Do you like Devendra Banhart?

Who?

Exactly! So listen, have you ever gotten the chance to run out into the middle of the floor and scream, “STOP THE PRESSES! STOP THE FUCKING PRESSES!!!”?

Yeah. Sometimes when we go to press and the person doing the printing overlooks a problem I’ll have to stop it all so we can fix it. I get on the loudspeaker and tell them to shut it down. I’m in charge of quality control and I know the customers we deal with better, so even when a pressman says something is OK, I sometimes have to step in.

We tried to do an issue without using computers anywhere in the process, but our publisher told us it was impossible for you guys to do it the old way. Was that a crock of shit? Did he even ask you? Don’t you guys have some ancient press down in the basement we could use?

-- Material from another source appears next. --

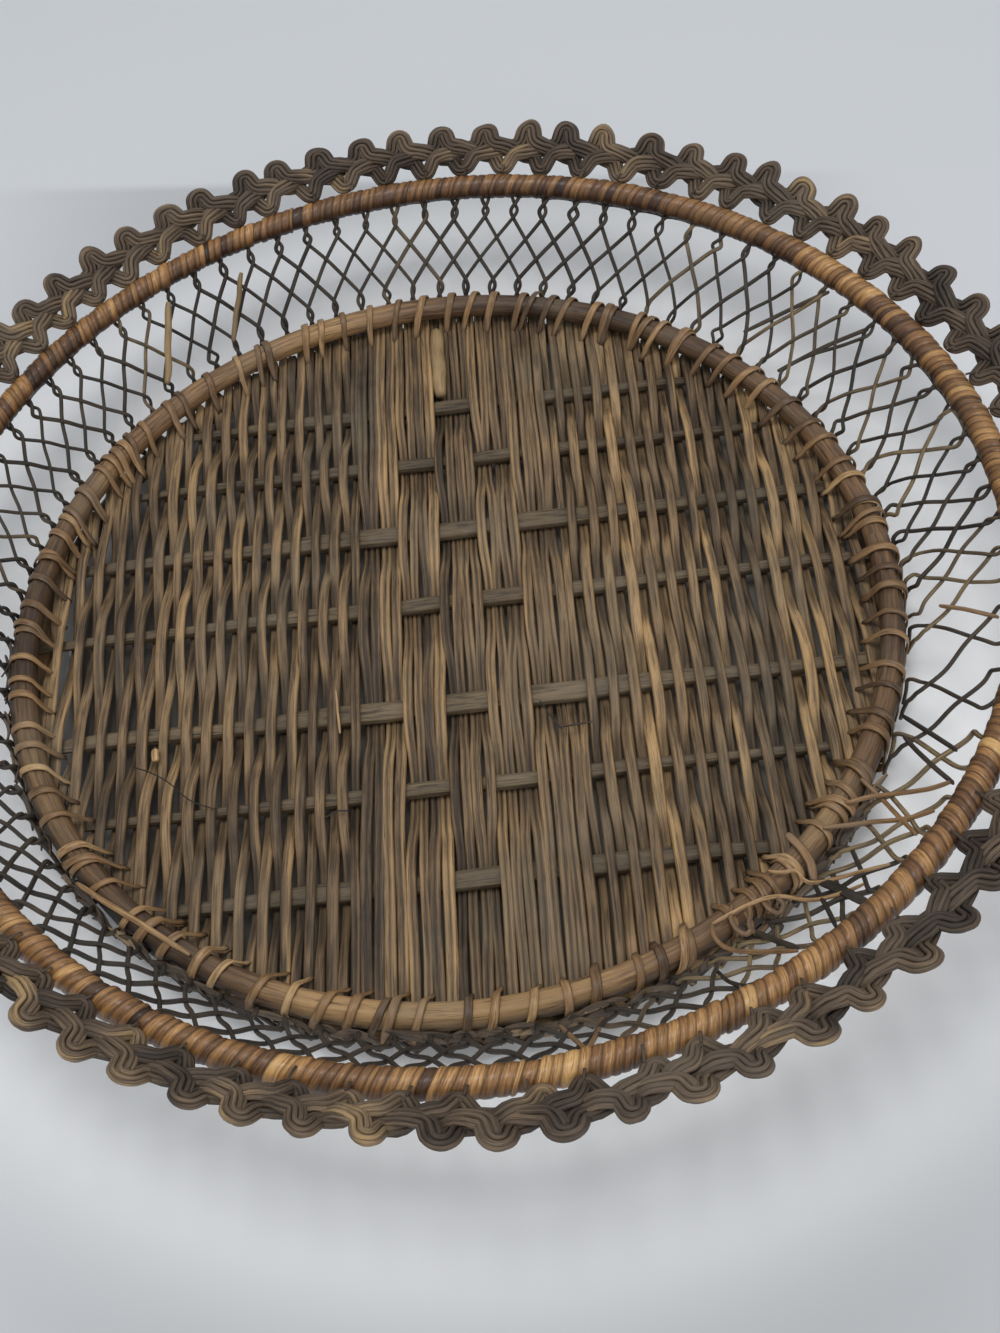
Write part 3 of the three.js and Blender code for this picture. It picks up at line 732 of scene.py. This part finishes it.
def reed_course(share, hand, high_eye, low_eye, loose):
    """Half of a reed's course, from the crown of its arch at the rim down to its foot, as its place in
    pitches, rise and distance outward. hand is 1 where it runs towards the right below, and the eyes
    say how far the reeds of a pair part in the middle of a twist.
    Crown to twist: a quarter of an arch. Twist: over its partner, out round an eye, and back under it.
    Then straight across the open side, over and under two others, to the lower twist with its new
    partner, and below it the reed fans out and goes down outside the base hoop. Where loose is 1, the
    lower twist has come undone and the reed runs straight on."""
    reed = 0.8 * mm
    arch_height = 0.8 * mm
    high_twist = lattice_top - arch_height
    mesh_top = high_twist - 8.0 * mm
    low_twist, low_twist_end, foot = 6.8 * mm, 0.8 * mm, -13.0 * mm
    marks = np.array([0, 0.12, 0.36, 0.62, 0.88, 1.0])
    arch, twist, field, low, fan = [
        np.clip((share - marks[part]) / (marks[part + 1] - marks[part]), 0, 1) for part in range(5)
    ]
    around = 1.5 * np.pi * twist
    eye = reed * (1 + high_eye * np.cos(around) ** 2 * (twist > 1 / 3) + low_eye * np.sin(np.pi * low) ** 2)
    aside = np.where(field > 0, 0, np.cos(around)) + np.sin(np.pi * low) * (1 - loose)
    place = hand * (
        0.5 * (1 - np.sin(arch * np.pi / 2))
        + eye / (foot_radius * lattice_pitch) * aside * np.sin(arch * np.pi / 2) ** 2
        + 1.5 * field - 0.55 * fan**1.3 + loose * (0.2 * field + 0.15 * low + 0.5 * fan)
    )
    rise = (
        lattice_top - arch_height * (1 - np.cos(arch * np.pi / 2))
        - (high_twist - mesh_top) * twist
        - (mesh_top - low_twist) * field
        - (low_twist - low_twist_end) * low
        + (foot - low_twist_end) * fan
    )
    crossing = np.where(field > 0, -np.cos(3 * np.pi * field), np.sin(around))
    out = hand * reed * np.where(low > 0, np.cos(np.pi * low), crossing) * (1 - smooth_step(fan * 2))
    return place, rise, out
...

Well, that would be hard because all the new presses run off computers—the prepress, too. We have an old one somewhere but I wouldn’t go to press with your magazine on that because the format is smaller and it’s not good quality. As for the truth about your publisher asking us about it, again I’d have to refer you to your customer-service rep.

Thanks, Philippe. If we ever find ourselves anywhere near Scott, Quebec, we’ll buy you a nice Labatt and some poutine.

Yes, definitely. Thank you. Have a nice day.